Compilation of Generalized Matrix Chains with Symbolic Sizes
Francisco López, Lars Karlsson, Paolo Bientinesi
TL;DR
This paper tackles the problem of efficiently evaluating Generalized Matrix Chains (GMCs) when matrix sizes are symbolic at compile time. It introduces a multi-versioning code generator that emits a small set of variants and a run-time dispatcher to select the best variant for given sizes, backed by theoretical results guaranteeing a constant-factor bound relative to the optimum. The method also includes an empirical expansion procedure to add variants when needed, balancing code size against performance. Experiments show substantial improvements over single-variant approaches and competitive performance against Armadillo, with overheads kept under $15\%$ in FLOPs for most cases and significant time-speedups when using the expanded variant sets.
Abstract
Generalized Matrix Chains (GMCs) are products of matrices where each matrix carries features (e.g., general, symmetric, triangular, positive-definite) and is optionally transposed and/or inverted. GMCs are commonly evaluated via sequences of calls to BLAS and LAPACK kernels. When matrix sizes are known, one can craft a sequence of kernel calls to evaluate a GMC that minimizes some cost, e.g., the number of floating-point operations (FLOPs). Even in these circumstances, high-level languages and libraries, upon which users usually rely, typically perform a suboptimal mapping of the input GMC onto a sequence of kernels.
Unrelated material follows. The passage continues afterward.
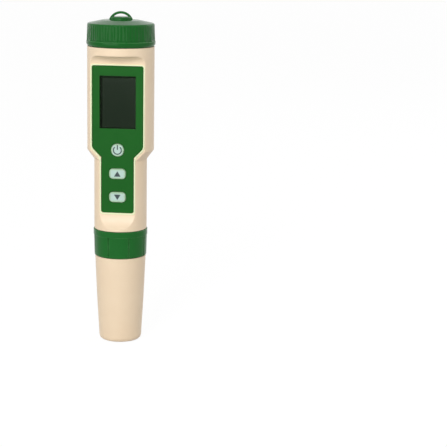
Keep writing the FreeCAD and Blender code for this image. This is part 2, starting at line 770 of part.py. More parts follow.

In this work, we go one step beyond and consider matrix sizes to be symbolic (unknown); this changes the nature of the problem since no single sequence of kernel calls is optimal for all possible combinations of matrix sizes. We design and evaluate a code generator for GMCs with symbolic sizes that relies on multi-versioning. At compile-time, when the GMC is known but the sizes are not, code is generated for a few carefully selected sequences of kernel calls. At run-time, when sizes become known, the best generated variant for the matrix sizes at hand is selected and executed. The code generator uses new theoretical results that guarantee that the cost is within a constant factor from optimal for all matrix sizes and an empirical tuning component that further tightens the gap to optimality in practice. In experiments, we found that the increase above optimal in both FLOPs and execution time of the generated code was less than 15\% for 95\% of the tested chains.